More Dashboards Will Not Solve This
Health systems have tried to address the follow-up gap with worklists, tracking spreadsheets, and manual processes. I have watched care navigators spend hours every morning reconciling data from radiology systems against the EHR to figure out which patients still need to be contacted. In many organizations, that manual reconciliation is not a temporary workaround. It is the process. It is also the reason people fall through the cracks.
The limitation of most existing approaches is that they create visibility without creating accountability. A dashboard can tell you that a lung nodule was flagged. It cannot often tell you whether the follow-up was ordered, whether the patient was contacted, whether the appointment was scheduled, or whether the result came back. Those are different operational problems, and each one requires a different handoff.
What is needed is infrastructure that connects detection to completed care. Not just a view of what was found, but an operational layer that routes findings based on actual clinical risk, manages outreach, tracks completion, and escalates when something stalls.
What Completed Care Actually Looks Like
Radiology is often the starting point for a patient’s journey through the health system. From the moment an image is captured to the next step in care, each pathway is different. Patients have different needs, priorities, and resources. Technology workflows have different gaps that require different levels of support to close. Providers serve different populations with different barriers to care. There is no single worklist, workflow, or outreach strategy that can reliably solve every situation, every time.
In an environment defined by high variability and high stakes, high reliability becomes essential. It requires layered processes that apply the right tools to the right problem, with the goal of ensuring that no patient falls through the cracks. This means shifting our focus from task completion to patient outcome. Instead of asking, “Did the provider receive a notification?” we ask, “Did the patient receive the right next step in care?”

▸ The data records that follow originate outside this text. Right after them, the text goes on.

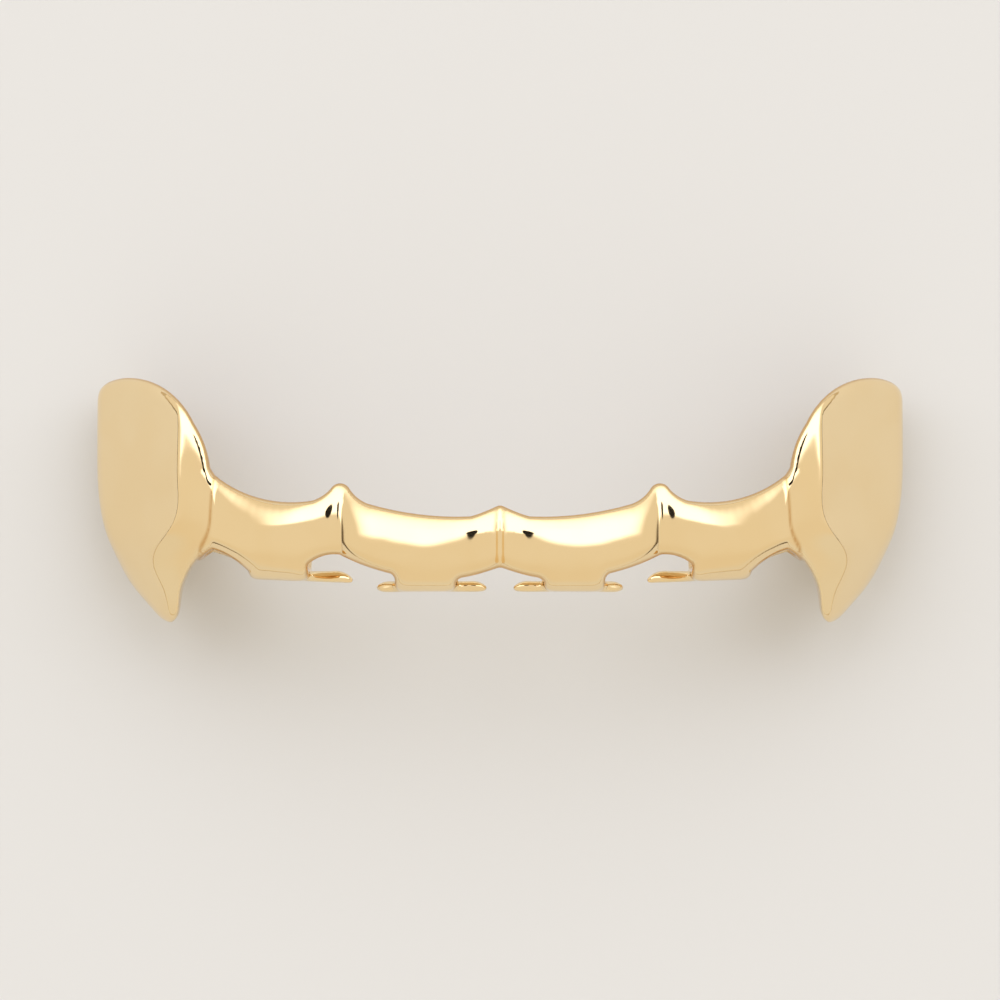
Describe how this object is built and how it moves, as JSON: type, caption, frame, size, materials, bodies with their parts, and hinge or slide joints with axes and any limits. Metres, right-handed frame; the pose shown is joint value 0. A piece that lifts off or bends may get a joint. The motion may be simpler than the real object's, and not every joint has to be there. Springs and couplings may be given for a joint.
{
  "type": "fang grill tooth cover",
  "caption": "Metal tooth cover that clips over the upper front teeth: a rounded bar along their biting edges joins two pointed, hollow fang caps.",
  "frame": {"origin": "middle of the footprint on the surface that it lies on, backs of the caps down", "axes": "+X across the mouth, +Y from the fangs' tips towards the gum, +Z out of the lips"},
  "size_m": [0.0474, 0.0144, 0.0171],
  "materials": {
    "gold_plate": "mirror-polished pale gold plate on cast brass"
  },
  "bodies": {
    "root": {"tooth_cover": "gold_plate"}
  },
  "joints": []
}
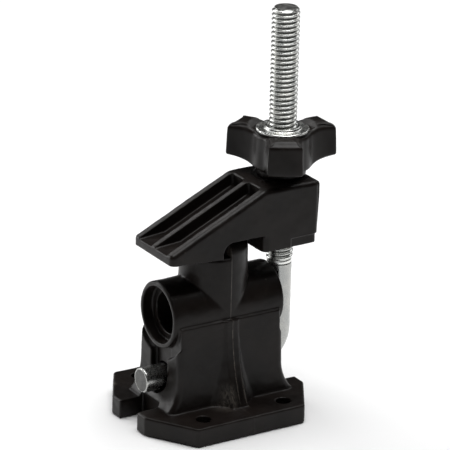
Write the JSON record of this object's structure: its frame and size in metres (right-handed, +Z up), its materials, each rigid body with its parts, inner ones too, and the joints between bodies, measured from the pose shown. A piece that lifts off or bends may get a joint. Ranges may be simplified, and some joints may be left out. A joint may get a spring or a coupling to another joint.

That distinction matters. True follow-up requires accounting for the complexity of the patient journey, including the reality that the right next step may change as new information, barriers, or circumstances emerge. High reliability is not measured by whether a task was checked off a list. It is measured by whether the system produced the intended action and result for the patient.
The Real Question for Imaging AI
The radiology AI market has spent the last several years racing to build better detection. That was the right starting point. But the industry is now at a point where the bottleneck is no longer whether a finding can be identified. The bottleneck is whether a finding, once identified, reliably reaches the right clinician, generates the right action, and results in completed care.
Health systems that invested heavily in AI detection tools are beginning to discover that the return on those investments depends almost entirely on what happens after the algorithm runs. A finding that surfaces in a report but never reaches the patient is not a detection success. It is a care failure that started with accurate imaging.
The next chapter of imaging AI needs to be about care completion: building the infrastructure between the radiology report and the EHR, between the finding and the follow-through, between what was identified and what was actually done about it. That is where patient safety lives. And right now, for too many health systems, it is also where patient safety breaks down.